The “report” also floats yet another made up number of how much it all costs, this time that “drunk driving costs the United States more than $132 billion annually.,” similar to the CDC’s recent $223.5 billion figure, though that was for “excessive alcohol use,” not just driving. Their “research” was done by the Pacific Institute for Research and Evaluation (PIRE), and their figure “includes $61 billion in monetary costs, plus quality-of-life losses valued at $71 billion,” just as notoriously impossible to quantify as lost wages, though they did still try to include “crashes outside of work involving employees and benefit-eligible dependents.” The full study itself, however, is not included in the “report,” just a one-paragraph summary of it so I don’t know all of the particulars.

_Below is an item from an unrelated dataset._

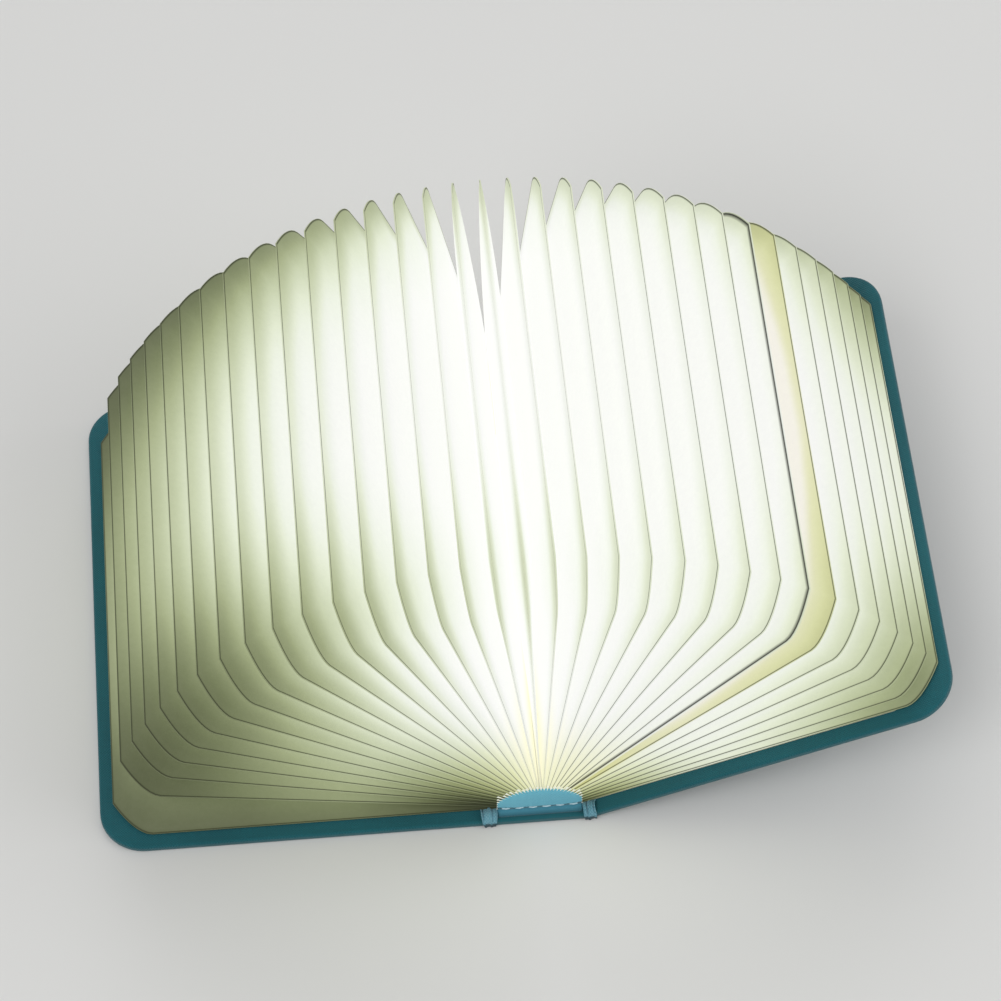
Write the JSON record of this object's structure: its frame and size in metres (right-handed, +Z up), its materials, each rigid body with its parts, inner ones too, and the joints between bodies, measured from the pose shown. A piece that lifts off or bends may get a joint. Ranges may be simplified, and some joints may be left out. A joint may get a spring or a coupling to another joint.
{
  "type": "folding book lamp",
  "caption": "Battery lamp shaped like a book: two hinged cloth covers open and a bellows of paper leaves fans out over a light bar in the spine.",
  "frame": {"origin": "middle of the spine's underside, on the surface that the lamp lies on", "axes": "+X across the lamp from the left cover to the right cover, +Y along the spine from its tail to its head end, where the charging socket is, +Z up, away from the surface"},
  "size_m": [0.1873, 0.122, 0.087],
  "materials": {
    "cover_cloth": "matte",
    "tab_cloth": "matte",
    "grey_board": "matte",
    "paper": "matte",
    "tray_plastic": "matte",
    "diffuser": "satin",
    "led_board": "satin",
    "led_chips": "gloss",
    "charge_board": "satin",
    "battery": "satin",
    "lead_wire": "satin",
    "steel": "satin",
    "magnet": "polished",
    "indicator": "gloss",
    "black_plastic": "matte"
  },
  "bodies": {
    "spine": {"spine_board": "grey_board", "spine_cloth": "cover_cloth", "spine_tab_tail": "tab_cloth", "spine_tab_head": "tab_cloth", "left_joint_cloth": "cover_cloth", "right_joint_cloth": "cover_cloth", "light_tray": "tray_plastic", "led_board": "led_board", "led_chips": "led_chips", "led_board_screws": "steel", "diffuser": "diffuser", "battery": "battery", "battery_leads": "lead_wire", "led_leads": "lead_wire", "charge_board": "charge_board", "charge_socket": "steel", "charge_indicator": "indicator", "switch_sensor": "black_plastic"},
    "left_cover": {"left_cover_board": "grey_board", "left_cover_cloth": "cover_cloth", "left_endpaper": "paper", "left_magnets": "magnet"},
    "right_cover": {"right_cover_board": "grey_board", "right_cover_cloth": "cover_cloth", "right_endpaper": "paper", "right_magnets": "magnet"},
    "leaf_00": {"leaf_00": "paper"},
    "leaf_01": {"leaf_01": "paper"},
    "leaf_02": {"leaf_02": "paper"},
    "leaf_03": {"leaf_03": "paper"},
    "leaf_04": {"leaf_04": "paper"},
    "leaf_05": {"leaf_05": "paper"},
    "leaf_06": {"leaf_06": "paper"},
    "leaf_07": {"leaf_07": "paper"},
    "leaf_08": {"leaf_08": "paper"},
    "leaf_09": {"leaf_09": "paper"},
    "leaf_10": {"leaf_10": "paper"},
    "leaf_11": {"leaf_11": "paper"},
    "leaf_12": {"leaf_12": "paper"},
    "leaf_13": {"leaf_13": "paper"},
    "leaf_14": {"leaf_14": "paper"},
    "leaf_15": {"leaf_15": "paper"},
    "leaf_16": {"leaf_16": "paper"},
    "leaf_17": {"leaf_17": "paper"},
    "leaf_18": {"leaf_18": "paper"},
    "leaf_19": {"leaf_19": "paper"},
    "leaf_20": {"leaf_20": "paper"},
    "leaf_21": {"leaf_21": "paper"},
    "leaf_22": {"leaf_22": "paper"},
    "leaf_23": {"leaf_23": "paper"},
    "leaf_24": {"leaf_24": "paper"},
    "leaf_25": {"leaf_25": "paper"},
    "leaf_26": {"leaf_26": "paper"},
    "leaf_27": {"leaf_27": "paper"},
    "leaf_28": {"leaf_28": "paper"},
    "leaf_29": {"leaf_29": "paper"},
    "leaf_30": {"leaf_30": "paper"},
    "leaf_31": {"leaf_31": "paper"},
    "leaf_32": {"leaf_32": "paper"},
    "leaf_33": {"leaf_33": "paper"}
  },
  "joints": [
    {"name": "left_hinge", "type": "hinge", "parent": "spine", "child": "left_cover", "pos_m": [-0.011, 0, 0.00103], "axis": [0, 1, 0], "range_deg": [0, 90]},
    {"name": "right_hinge", "type": "hinge", "parent": "spine", "child": "right_cover", "pos_m": [0.011, 0, 0.00103], "axis": [0, -1, 0], "range_deg": [-23.5, 66.5]},
    {"name": "leaf_00_root", "type": "hinge", "parent": "spine", "child": "leaf_00", "pos_m": [-0.00953, 0, 0.0025], "axis": [0, 1, 0], "range_deg": [0, 90.01]},
    {"name": "leaf_01_root", "type": "hinge", "parent": "spine", "child": "leaf_01", "pos_m": [-0.00895, 0, 0.00321], "axis": [0, 1, 0], "range_deg": [0, 78.47]},
    {"name": "leaf_02_root", "type": "hinge", "parent": "spine", "child": "leaf_02", "pos_m": [-0.00837, 0, 0.00387], "axis": [0, 1, 0], "range_deg": [0, 73.19]},
    {"name": "leaf_03_root", "type": "hinge", "parent": "spine", "child": "leaf_03", "pos_m": [-0.00779, 0, 0.00448], "axis": [0, 1, 0], "range_deg": [0, 68.73]},
    {"name": "leaf_04_root", "type": "hinge", "parent": "spine", "child": "leaf_04", "pos_m": [-0.00722, 0, 0.00506], "axis": [0, 1, 0], "range_deg": [0, 64.28]},
    {"name": "leaf_05_root", "type": "hinge", "parent": "spine", "child": "leaf_05", "pos_m": [-0.00664, 0, 0.00559], "axis": [0, 1, 0], "range_deg": [0, 59.72]},
    {"name": "leaf_06_root", "type": "hinge", "parent": "spine", "child": "leaf_06", "pos_m": [-0.00606, 0, 0.00607], "axis": [0, 1, 0], "range_deg": [0, 55.01]},
    {"name": "leaf_07_root", "type": "hinge", "parent": "spine", "child": "leaf_07", "pos_m": [-0.00548, 0, 0.00651], "axis": [0, 1, 0], "range_deg": [0, 50.15]},
    {"name": "leaf_08_root", "type": "hinge", "parent": "spine", "child": "leaf_08", "pos_m": [-0.00491, 0, 0.00691], "axis": [0, 1, 0], "range_deg": [0, 45.18]},
    {"name": "leaf_09_root", "type": "hinge", "parent": "spine", "child": "leaf_09", "pos_m": [-0.00433, 0, 0.00726], "axis": [0, 1, 0], "range_deg": [0, 40.15]},
    {"name": "leaf_10_root", "type": "hinge", "parent": "spine", "child": "leaf_10", "pos_m": [-0.00375, 0, 0.00757], "axis": [0, 1, 0], "range_deg": [0, 35.12]},
    {"name": "leaf_11_root", "type": "hinge", "parent": "spine", "child": "leaf_11", "pos_m": [-0.00317, 0, 0.00783], "axis": [0, 1, 0], "range_deg": [0, 30.15]},
    {"name": "leaf_12_root", "type": "hinge", "parent": "spine", "child": "leaf_12", "pos_m": [-0.0026, 0, 0.00805], "axis": [0, 1, 0], "range_deg": [0, 25.29]},
    {"name": "leaf_13_root", "type": "hinge", "parent": "spine", "child": "leaf_13", "pos_m": [-0.00202, 0, 0.00823], "axis": [0, 1, 0], "range_deg": [0, 20.57]},
    {"name": "leaf_14_root", "type": "hinge", "parent": "spine", "child": "leaf_14", "pos_m": [-0.00144, 0, 0.00836], "axis": [0, 1, 0], "range_deg": [0, 16]},
    {"name": "leaf_15_root", "type": "hinge", "parent": "spine", "child": "leaf_15", "pos_m": [-0.00087, 0, 0.00845], "axis": [0, 1, 0], "range_deg": [0, 11.56]},
    {"name": "leaf_16_root", "type": "hinge", "parent": "spine", "child": "leaf_16", "pos_m": [-0.00029, 0, 0.00849], "axis": [0, 1, 0], "range_deg": [0, 7.23]},
    {"name": "leaf_17_root", "type": "hinge", "parent": "spine", "child": "leaf_17", "pos_m": [0.00029, 0, 0.00849], "axis": [0, 1, 0], "range_deg": [0, 2.94]},
    {"name": "leaf_18_root", "type": "hinge", "parent": "spine", "child": "leaf_18", "pos_m": [0.00087, 0, 0.00845], "axis": [0, -1, 0], "range_deg": [-0.5, 1.39]},
    {"name": "leaf_19_root", "type": "hinge", "parent": "spine", "child": "leaf_19", "pos_m": [0.00144, 0, 0.00836], "axis": [0, -1, 0], "range_deg": [-2.05, 5.78]},
    {"name": "leaf_20_root", "type": "hinge", "parent": "spine", "child": "leaf_20", "pos_m": [0.00202, 0, 0.00823], "axis": [0, -1, 0], "range_deg": [-3.64, 10.28]},
    {"name": "leaf_21_root", "type": "hinge", "parent": "spine", "child": "leaf_21", "pos_m": [0.0026, 0, 0.00805], "axis": [0, -1, 0], "range_deg": [-5.28, 14.94]},
    {"name": "leaf_22_root", "type": "hinge", "parent": "spine", "child": "leaf_22", "pos_m": [0.00317, 0, 0.00783], "axis": [0, -1, 0], "range_deg": [-6.98, 19.73]},
    {"name": "leaf_23_root", "type": "hinge", "parent": "spine", "child": "leaf_23", "pos_m": [0.00375, 0, 0.00757], "axis": [0, -1, 0], "range_deg": [-8.72, 24.65]},
    {"name": "leaf_24_root", "type": "hinge", "parent": "spine", "child": "leaf_24", "pos_m": [0.00433, 0, 0.00726], "axis": [0, -1, 0], "range_deg": [-10.48, 29.63]},
    {"name": "leaf_25_root", "type": "hinge", "parent": "spine", "child": "leaf_25", "pos_m": [0.00491, 0, 0.00691], "axis": [0, -1, 0], "range_deg": [-12.24, 34.62]},
    {"name": "leaf_26_root", "type": "hinge", "parent": "spine", "child": "leaf_26", "pos_m": [0.00548, 0, 0.00651], "axis": [0, -1, 0], "range_deg": [-13.98, 39.54]},
    {"name": "leaf_27_root", "type": "hinge", "parent": "spine", "child": "leaf_27", "pos_m": [0.00606, 0, 0.00607], "axis": [0, -1, 0], "range_deg": [-15.67, 44.33]},
    {"name": "leaf_28_root", "type": "hinge", "parent": "spine", "child": "leaf_28", "pos_m": [0.00664, 0, 0.00559], "axis": [0, -1, 0], "range_deg": [-17.29, 48.92]},
    {"name": "leaf_29_root", "type": "hinge", "parent": "spine", "child": "leaf_29", "pos_m": [0.00722, 0, 0.00506], "axis": [0, -1, 0], "range_deg": [-18.82, 53.24]},
    {"name": "leaf_30_root", "type": "hinge", "parent": "spine", "child": "leaf_30", "pos_m": [0.00779, 0, 0.00448], "axis": [0, -1, 0], "range_deg": [-20.24, 57.25]},
    {"name": "leaf_31_root", "type": "hinge", "parent": "spine", "child": "leaf_31", "pos_m": [0.00837, 0, 0.00387], "axis": [0, -1, 0], "range_deg": [-21.52, 60.88]},
    {"name": "leaf_32_root", "type": "hinge", "parent": "spine", "child": "leaf_32", "pos_m": [0.00895, 0, 0.00321], "axis": [0, -1, 0], "range_deg": [-22.63, 64.03]},
    {"name": "leaf_33_root", "type": "hinge", "parent": "spine", "child": "leaf_33", "pos_m": [0.00953, 0, 0.0025], "axis": [0, -1, 0], "range_deg": [-23.51, 66.51]}
  ],
  "couplings": [
    {"joint": "leaf_00_root", "follows": "left_hinge", "ratio": 1},
    {"joint": "leaf_01_root", "follows": "left_hinge", "ratio": 0.87172},
    {"joint": "leaf_02_root", "follows": "left_hinge", "ratio": 0.81315},
    {"joint": "leaf_03_root", "follows": "left_hinge", "ratio": 0.76354},
    {"joint": "leaf_04_root", "follows": "left_hinge", "ratio": 0.71415},
    {"joint": "leaf_05_root", "follows": "left_hinge", "ratio": 0.66344},
    {"joint": "leaf_06_root", "follows": "left_hinge", "ratio": 0.61107},
    {"joint": "leaf_07_root", "follows": "left_hinge", "ratio": 0.55712},
    {"joint": "leaf_08_root", "follows": "left_hinge", "ratio": 0.50192},
    {"joint": "leaf_09_root", "follows": "left_hinge", "ratio": 0.44603},
    {"joint": "leaf_10_root", "follows": "left_hinge", "ratio": 0.39013},
    {"joint": "leaf_11_root", "follows": "left_hinge", "ratio": 0.33488},
    {"joint": "leaf_12_root", "follows": "left_hinge", "ratio": 0.28085},
    {"joint": "leaf_13_root", "follows": "left_hinge", "ratio": 0.22841},
    {"joint": "leaf_14_root", "follows": "left_hinge", "ratio": 0.17765},
    {"joint": "leaf_15_root", "follows": "left_hinge", "ratio": 0.12839},
    {"joint": "leaf_16_root", "follows": "left_hinge", "ratio": 0.080225},
    {"joint": "leaf_17_root", "follows": "left_hinge", "ratio": 0.032538},
    {"joint": "leaf_18_root", "follows": "right_hinge", "ratio": 0.020773},
    {"joint": "leaf_19_root", "follows": "right_hinge", "ratio": 0.086722},
    {"joint": "leaf_20_root", "follows": "right_hinge", "ratio": 0.15449},
    {"joint": "leaf_21_root", "follows": "right_hinge", "ratio": 0.22444},
    {"joint": "leaf_22_root", "follows": "right_hinge", "ratio": 0.29656},
    {"joint": "leaf_23_root", "follows": "right_hinge", "ratio": 0.37047},
    {"joint": "leaf_24_root", "follows": "right_hinge", "ratio": 0.44542},
    {"joint": "leaf_25_root", "follows": "right_hinge", "ratio": 0.52045},
    {"joint": "leaf_26_root", "follows": "right_hinge", "ratio": 0.5945},
    {"joint": "leaf_27_root", "follows": "right_hinge", "ratio": 0.66648},
    {"joint": "leaf_28_root", "follows": "right_hinge", "ratio": 0.73542},
    {"joint": "leaf_29_root", "follows": "right_hinge", "ratio": 0.80047},
    {"joint": "leaf_30_root", "follows": "right_hinge", "ratio": 0.8608},
    {"joint": "leaf_31_root", "follows": "right_hinge", "ratio": 0.91541},
    {"joint": "leaf_32_root", "follows": "right_hinge", "ratio": 0.96272},
    {"joint": "leaf_33_root", "follows": "right_hinge", "ratio": 1}
  ]
}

Another aspect of the report is about “turning cars into the cure,” which really means just “ignition locks,” one of the most invasive ideas ever implemented, especially for first-time offenders who do not constitute the bulk of the problem. What continues to bother me about this is that MADD, and the rest of the Anti-Alcohol bunch, continue to ignore supporting a much better solution, the technology to create cars that drive themselves. That technology is surprisingly close to becoming a reality, with several prototypes in various states of development and being tested. It would virtually eliminate not just drunk driving, but bad driving, texting and telephone issues while driving, and so much more. Just input the address of where you want to go into a computer and the car takes you there while you sit and watch. Instead, MADD seems to prefer technology that punishes. At a minimum, why not support both?

But the bulk of the “report,” around half of it, is their evaluations of how each state is doing to combat drunk driving, at least according to their criteria. They use a five-star scale, with each star representing whether the state does what MADD wants them to regarding the following:

  1. Interlocks for All First-Times Convicted Drunk Drivers
  2. Sobriety Checkpoints
  3. Administrative License Revocation
  4. Child Endangerment
  5. No Refusal

Five states got highest marks:

  1. Arizona
  2. Illinois
  3. Kansas
  4. Nebraska
  5. Utah

And like a good bell curve, five got just 1 (nobody got a zero):

  1. Michigan
  2. Montana
  3. Pennsylvania
  4. Rhode Island
  5. South Dakota

There’s also an interactive map where you can see how your state did. California, for example, got a surprising 4. I’m sure Alcohol Justice would disagree with that one.

The states that got a five are still, of course, encouraged to do more. And by more, MADD means for each state to accept what they think is the best approach. Do what we say, or risk a bad rating, that seems to be at least part of the message. With most states receiving a three, there’s plenty of room for improvement, and plenty of need for more fund-raising.